Planning general manager Kent Snyder told committee Wednesday that suburban residential development creates only about two thirds the amount of new tax revenue as brownfield intensification. For commercial building, the relative benefit of reworking existing areas can be as much as 10 times greater.
That revenue, said Snyder, will be needed as a majority of the city’s pipes, sewers and roadways will reach replacement age over the next 20 years.
“It’s a huge chunk of the city,” said Snyder. “Going forward we’re looking at not replicating that and moving to a much more financially stable model.”
Administrators also say the proposal should be re-examined next year after major planning documents are updated.
Gary Ruff, a spokesperson for the Canadian Homebuilders Association, says he’d like to see changes delayed until the new municipal development plan is complete. It will include some growth forecasts and project timelines that affect off-site calculations.
The current program, approved in 2016, sees a 90 per cent assistance level on “priority zones” that mainly consisted of commercial corridors, with a 40 per cent level elsewhere in the city.
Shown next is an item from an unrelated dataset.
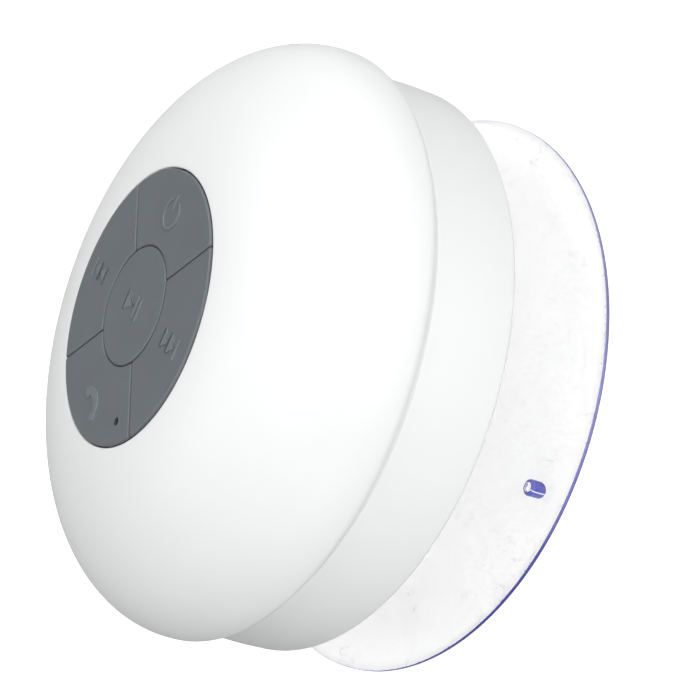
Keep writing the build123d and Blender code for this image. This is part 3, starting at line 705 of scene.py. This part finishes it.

Now, the higher rate would automatically apply in specific “infill areas”, while a 30 per cent assist would be standard in “greenfield areas” and projects in all other areas could be determined on a case-by case basis if certain criteria are met.
Infill areas include most of the downtown core, N. Railway Street, portions of the North Flats and Industrial Avenue, the entire South Flats, northern portion of Dunmore Road as well, addresses on Dunmore Road and 13th Avenue south of Southview Drive, plus Trans-Canada Way
Such greenfield areas would include the Box Springs Business Park, and city owned bareland north of that earmarked for industrial growth, and the city-led project to build the Brier Run community near the Family Leisure Centre. Also on the northside are future phases of Ranchlands and the again stalled plans for Burnside.
Greenfield in the south consists of the privately owned Hamptons community and Southlands and Saamis, where the city land office has interest, as well as former Cimmaron lands, and Canyon Creek near Highway three.